THE TASK –
Reproduce the lines from the one bearing "make_finish(name) for name" through the one bearing "lights and camera.", inclusive. Copy them exactly; include no other line.

DATASET EXCERPT –
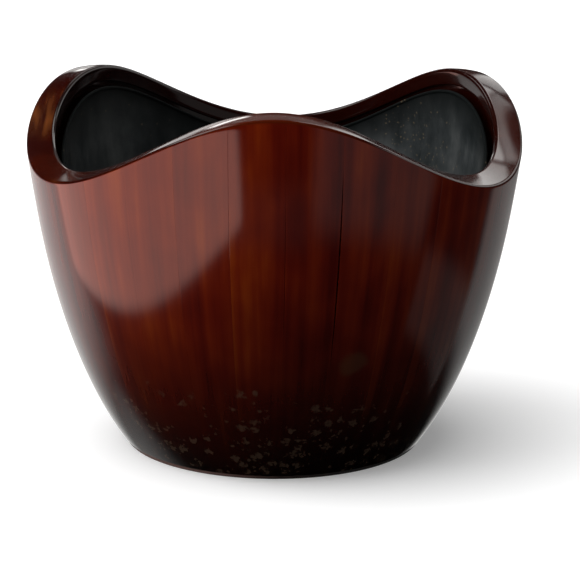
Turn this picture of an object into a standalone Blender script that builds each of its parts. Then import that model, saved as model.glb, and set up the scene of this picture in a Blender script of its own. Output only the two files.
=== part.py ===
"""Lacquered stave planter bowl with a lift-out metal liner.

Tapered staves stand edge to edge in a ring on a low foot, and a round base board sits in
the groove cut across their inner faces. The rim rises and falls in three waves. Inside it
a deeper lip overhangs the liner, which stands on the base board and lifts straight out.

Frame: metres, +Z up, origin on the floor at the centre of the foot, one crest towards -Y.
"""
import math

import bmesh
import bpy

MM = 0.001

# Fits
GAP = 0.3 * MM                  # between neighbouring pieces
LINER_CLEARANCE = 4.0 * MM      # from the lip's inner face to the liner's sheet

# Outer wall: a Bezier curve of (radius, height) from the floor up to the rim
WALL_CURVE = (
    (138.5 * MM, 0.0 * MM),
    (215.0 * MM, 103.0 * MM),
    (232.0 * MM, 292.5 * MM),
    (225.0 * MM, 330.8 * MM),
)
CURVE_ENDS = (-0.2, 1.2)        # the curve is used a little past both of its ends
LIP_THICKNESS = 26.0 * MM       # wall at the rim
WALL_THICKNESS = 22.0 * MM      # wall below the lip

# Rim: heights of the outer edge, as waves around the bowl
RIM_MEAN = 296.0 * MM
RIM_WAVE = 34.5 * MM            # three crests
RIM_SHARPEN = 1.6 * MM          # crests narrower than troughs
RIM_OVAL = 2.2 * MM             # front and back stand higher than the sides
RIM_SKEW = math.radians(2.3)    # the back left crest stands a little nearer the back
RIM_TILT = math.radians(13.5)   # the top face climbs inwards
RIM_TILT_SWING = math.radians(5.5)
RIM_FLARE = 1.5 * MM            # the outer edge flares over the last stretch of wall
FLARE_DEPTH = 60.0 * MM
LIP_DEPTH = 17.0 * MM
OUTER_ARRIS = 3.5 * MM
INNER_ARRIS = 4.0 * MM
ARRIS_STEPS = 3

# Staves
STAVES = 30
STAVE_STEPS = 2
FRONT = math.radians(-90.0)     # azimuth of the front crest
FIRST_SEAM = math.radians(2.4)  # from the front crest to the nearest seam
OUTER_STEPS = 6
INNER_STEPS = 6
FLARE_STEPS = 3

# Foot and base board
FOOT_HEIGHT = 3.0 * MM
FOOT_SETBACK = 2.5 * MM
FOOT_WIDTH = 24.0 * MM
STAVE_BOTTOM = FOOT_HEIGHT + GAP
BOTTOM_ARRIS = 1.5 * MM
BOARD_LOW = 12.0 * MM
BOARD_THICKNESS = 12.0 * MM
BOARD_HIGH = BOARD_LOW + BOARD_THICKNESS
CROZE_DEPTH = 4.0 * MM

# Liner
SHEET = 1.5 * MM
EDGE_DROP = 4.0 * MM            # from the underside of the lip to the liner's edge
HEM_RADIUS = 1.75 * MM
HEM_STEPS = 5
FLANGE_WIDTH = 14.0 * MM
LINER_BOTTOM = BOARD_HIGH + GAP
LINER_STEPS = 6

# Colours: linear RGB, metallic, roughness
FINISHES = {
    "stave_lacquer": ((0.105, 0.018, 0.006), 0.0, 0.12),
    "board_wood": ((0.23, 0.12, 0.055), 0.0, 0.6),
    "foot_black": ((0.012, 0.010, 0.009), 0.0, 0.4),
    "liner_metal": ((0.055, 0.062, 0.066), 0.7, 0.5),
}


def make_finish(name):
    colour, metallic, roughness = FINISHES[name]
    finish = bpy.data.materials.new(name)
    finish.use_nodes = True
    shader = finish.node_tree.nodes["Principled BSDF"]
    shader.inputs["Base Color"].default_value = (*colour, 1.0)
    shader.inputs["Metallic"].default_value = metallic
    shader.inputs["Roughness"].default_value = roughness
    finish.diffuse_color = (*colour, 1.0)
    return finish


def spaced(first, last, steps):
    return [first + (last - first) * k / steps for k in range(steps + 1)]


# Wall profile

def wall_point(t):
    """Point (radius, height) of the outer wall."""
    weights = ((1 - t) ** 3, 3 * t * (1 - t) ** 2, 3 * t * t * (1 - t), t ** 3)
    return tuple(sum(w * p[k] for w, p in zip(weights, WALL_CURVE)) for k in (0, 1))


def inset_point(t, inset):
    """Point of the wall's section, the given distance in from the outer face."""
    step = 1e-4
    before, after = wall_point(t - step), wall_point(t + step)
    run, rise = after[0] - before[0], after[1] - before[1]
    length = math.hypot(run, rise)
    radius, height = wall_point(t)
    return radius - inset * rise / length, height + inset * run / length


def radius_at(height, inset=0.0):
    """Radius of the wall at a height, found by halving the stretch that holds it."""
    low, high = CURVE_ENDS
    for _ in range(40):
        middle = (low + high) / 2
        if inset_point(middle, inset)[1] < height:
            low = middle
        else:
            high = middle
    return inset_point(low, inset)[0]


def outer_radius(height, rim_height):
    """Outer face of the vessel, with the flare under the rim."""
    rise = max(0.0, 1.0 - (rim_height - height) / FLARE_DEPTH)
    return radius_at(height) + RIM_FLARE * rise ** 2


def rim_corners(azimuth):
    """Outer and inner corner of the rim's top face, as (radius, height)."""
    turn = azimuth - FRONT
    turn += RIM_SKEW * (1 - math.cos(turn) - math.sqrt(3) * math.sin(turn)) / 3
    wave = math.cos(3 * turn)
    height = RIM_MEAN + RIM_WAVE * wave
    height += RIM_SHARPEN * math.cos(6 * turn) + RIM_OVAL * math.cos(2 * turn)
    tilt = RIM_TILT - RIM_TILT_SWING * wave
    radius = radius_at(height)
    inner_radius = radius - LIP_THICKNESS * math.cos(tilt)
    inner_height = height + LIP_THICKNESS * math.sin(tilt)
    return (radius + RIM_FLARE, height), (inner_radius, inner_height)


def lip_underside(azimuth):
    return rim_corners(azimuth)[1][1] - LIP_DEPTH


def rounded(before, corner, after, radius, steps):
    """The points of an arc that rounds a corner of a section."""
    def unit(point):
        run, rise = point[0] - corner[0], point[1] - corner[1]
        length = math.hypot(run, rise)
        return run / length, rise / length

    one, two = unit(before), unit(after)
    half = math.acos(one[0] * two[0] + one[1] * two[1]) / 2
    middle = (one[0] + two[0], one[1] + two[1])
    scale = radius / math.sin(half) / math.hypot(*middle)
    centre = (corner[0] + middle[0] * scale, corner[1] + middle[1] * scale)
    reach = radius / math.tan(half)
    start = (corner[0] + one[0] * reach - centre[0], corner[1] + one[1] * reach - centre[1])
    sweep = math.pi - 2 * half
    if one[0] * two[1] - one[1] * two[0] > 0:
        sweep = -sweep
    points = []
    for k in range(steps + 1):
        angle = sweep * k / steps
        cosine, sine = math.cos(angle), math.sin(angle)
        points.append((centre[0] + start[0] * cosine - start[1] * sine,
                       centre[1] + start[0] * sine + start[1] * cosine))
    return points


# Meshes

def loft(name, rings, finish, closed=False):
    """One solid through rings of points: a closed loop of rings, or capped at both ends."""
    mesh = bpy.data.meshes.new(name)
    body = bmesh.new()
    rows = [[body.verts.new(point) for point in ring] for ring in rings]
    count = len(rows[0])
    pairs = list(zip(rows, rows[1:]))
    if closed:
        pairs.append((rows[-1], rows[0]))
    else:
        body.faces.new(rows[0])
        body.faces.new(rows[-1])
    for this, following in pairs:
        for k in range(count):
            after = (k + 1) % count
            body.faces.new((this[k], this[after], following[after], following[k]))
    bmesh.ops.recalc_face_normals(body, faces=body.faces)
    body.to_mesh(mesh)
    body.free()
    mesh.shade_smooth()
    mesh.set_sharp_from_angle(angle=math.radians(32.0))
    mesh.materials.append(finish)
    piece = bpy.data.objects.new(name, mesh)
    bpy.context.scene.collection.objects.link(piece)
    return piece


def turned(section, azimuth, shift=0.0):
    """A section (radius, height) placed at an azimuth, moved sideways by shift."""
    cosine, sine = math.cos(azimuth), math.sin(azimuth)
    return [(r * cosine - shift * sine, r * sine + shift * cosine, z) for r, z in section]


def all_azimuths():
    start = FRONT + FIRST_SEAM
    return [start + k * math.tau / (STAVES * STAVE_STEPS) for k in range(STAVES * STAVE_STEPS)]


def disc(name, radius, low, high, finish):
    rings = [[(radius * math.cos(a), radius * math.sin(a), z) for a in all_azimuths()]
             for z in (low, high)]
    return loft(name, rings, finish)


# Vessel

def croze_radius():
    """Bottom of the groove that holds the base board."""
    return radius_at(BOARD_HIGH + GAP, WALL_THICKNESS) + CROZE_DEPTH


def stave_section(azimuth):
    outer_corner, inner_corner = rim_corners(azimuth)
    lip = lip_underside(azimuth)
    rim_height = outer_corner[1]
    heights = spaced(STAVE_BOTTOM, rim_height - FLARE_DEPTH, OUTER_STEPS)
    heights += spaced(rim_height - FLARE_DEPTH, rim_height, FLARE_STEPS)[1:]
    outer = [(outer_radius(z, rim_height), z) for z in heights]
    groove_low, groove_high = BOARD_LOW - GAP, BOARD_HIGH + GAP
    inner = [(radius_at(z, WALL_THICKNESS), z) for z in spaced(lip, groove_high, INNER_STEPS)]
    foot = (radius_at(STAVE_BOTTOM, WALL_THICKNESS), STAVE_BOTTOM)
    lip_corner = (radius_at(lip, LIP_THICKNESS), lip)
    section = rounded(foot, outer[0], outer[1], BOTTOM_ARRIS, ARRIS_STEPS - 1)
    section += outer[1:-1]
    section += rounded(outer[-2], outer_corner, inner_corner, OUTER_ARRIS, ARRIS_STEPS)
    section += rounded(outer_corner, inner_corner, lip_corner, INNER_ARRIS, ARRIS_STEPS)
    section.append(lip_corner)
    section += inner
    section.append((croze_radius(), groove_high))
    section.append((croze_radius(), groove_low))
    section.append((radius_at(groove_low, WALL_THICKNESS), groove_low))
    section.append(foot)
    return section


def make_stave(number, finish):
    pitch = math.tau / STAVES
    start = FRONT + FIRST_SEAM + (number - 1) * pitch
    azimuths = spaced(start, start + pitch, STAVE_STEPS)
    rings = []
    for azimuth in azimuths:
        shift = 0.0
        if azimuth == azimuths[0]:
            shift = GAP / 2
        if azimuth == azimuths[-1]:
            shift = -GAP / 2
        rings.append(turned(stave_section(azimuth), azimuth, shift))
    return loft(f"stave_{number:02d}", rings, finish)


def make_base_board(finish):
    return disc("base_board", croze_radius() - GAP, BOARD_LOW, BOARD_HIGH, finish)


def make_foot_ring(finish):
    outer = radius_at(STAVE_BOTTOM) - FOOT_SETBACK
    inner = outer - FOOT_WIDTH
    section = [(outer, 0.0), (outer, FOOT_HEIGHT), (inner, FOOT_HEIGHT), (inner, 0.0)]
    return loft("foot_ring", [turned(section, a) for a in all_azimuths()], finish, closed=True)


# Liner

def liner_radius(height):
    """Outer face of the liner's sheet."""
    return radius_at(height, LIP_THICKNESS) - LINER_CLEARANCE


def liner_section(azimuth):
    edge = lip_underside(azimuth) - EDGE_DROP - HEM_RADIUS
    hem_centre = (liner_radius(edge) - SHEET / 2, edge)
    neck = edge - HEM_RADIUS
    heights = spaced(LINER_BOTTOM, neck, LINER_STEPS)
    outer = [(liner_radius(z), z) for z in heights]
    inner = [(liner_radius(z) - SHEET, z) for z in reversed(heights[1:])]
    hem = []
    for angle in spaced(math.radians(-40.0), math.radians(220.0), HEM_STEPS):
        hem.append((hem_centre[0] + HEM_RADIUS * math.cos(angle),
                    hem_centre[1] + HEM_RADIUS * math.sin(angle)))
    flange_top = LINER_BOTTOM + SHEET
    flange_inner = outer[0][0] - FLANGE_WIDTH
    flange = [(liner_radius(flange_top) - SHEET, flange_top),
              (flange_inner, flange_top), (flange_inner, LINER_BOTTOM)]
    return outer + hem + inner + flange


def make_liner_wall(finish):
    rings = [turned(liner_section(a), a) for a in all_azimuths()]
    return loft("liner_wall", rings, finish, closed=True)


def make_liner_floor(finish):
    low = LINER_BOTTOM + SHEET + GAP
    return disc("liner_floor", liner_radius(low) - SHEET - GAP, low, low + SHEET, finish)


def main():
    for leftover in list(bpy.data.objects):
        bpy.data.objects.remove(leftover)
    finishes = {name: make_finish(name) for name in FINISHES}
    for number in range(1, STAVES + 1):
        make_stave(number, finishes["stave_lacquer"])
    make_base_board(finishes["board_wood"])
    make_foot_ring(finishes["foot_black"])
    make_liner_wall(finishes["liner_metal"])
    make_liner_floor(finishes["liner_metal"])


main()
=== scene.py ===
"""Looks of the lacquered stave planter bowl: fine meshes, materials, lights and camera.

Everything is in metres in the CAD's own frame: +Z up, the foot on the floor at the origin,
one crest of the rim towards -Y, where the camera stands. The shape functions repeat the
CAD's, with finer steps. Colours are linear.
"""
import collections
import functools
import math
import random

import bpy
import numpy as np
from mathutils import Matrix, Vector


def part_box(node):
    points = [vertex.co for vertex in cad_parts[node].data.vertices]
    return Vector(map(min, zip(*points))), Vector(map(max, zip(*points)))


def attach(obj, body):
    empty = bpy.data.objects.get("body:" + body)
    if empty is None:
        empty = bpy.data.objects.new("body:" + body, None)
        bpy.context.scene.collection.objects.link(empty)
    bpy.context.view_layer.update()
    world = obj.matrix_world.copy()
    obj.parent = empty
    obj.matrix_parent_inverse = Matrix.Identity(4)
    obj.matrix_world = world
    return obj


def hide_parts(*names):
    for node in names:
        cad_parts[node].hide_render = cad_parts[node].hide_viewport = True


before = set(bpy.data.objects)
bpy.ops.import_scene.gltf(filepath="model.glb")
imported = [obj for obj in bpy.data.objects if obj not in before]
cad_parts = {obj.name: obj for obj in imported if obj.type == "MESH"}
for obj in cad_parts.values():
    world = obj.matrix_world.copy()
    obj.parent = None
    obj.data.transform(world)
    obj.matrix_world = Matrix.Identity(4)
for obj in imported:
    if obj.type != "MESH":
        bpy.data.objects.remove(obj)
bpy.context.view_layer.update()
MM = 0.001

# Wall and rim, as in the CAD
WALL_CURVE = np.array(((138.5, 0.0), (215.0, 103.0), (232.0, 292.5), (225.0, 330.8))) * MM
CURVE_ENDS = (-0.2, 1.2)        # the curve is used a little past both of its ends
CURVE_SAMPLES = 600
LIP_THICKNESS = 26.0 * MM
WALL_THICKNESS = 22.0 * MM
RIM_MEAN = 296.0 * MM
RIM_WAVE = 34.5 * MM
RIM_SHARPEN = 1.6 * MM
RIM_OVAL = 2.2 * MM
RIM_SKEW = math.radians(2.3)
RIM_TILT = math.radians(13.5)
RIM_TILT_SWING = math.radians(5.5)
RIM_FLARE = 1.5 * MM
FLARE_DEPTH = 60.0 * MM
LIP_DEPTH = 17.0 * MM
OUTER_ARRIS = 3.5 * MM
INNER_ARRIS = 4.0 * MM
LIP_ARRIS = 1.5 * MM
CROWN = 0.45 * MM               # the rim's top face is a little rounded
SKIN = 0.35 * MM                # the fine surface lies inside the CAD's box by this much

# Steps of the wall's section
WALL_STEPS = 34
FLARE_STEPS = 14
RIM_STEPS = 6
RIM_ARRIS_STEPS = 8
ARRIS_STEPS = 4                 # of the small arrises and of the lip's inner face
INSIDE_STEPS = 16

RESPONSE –
    finishes = {name: make_finish(name) for name in FINISHES}
    for number in range(1, STAVES + 1):
        make_stave(number, finishes["stave_lacquer"])
    make_base_board(finishes["board_wood"])
    make_foot_ring(finishes["foot_black"])
    make_liner_wall(finishes["liner_metal"])
    make_liner_floor(finishes["liner_metal"])


main()
=== scene.py ===
"""Looks of the lacquered stave planter bowl: fine meshes, materials, lights and camera.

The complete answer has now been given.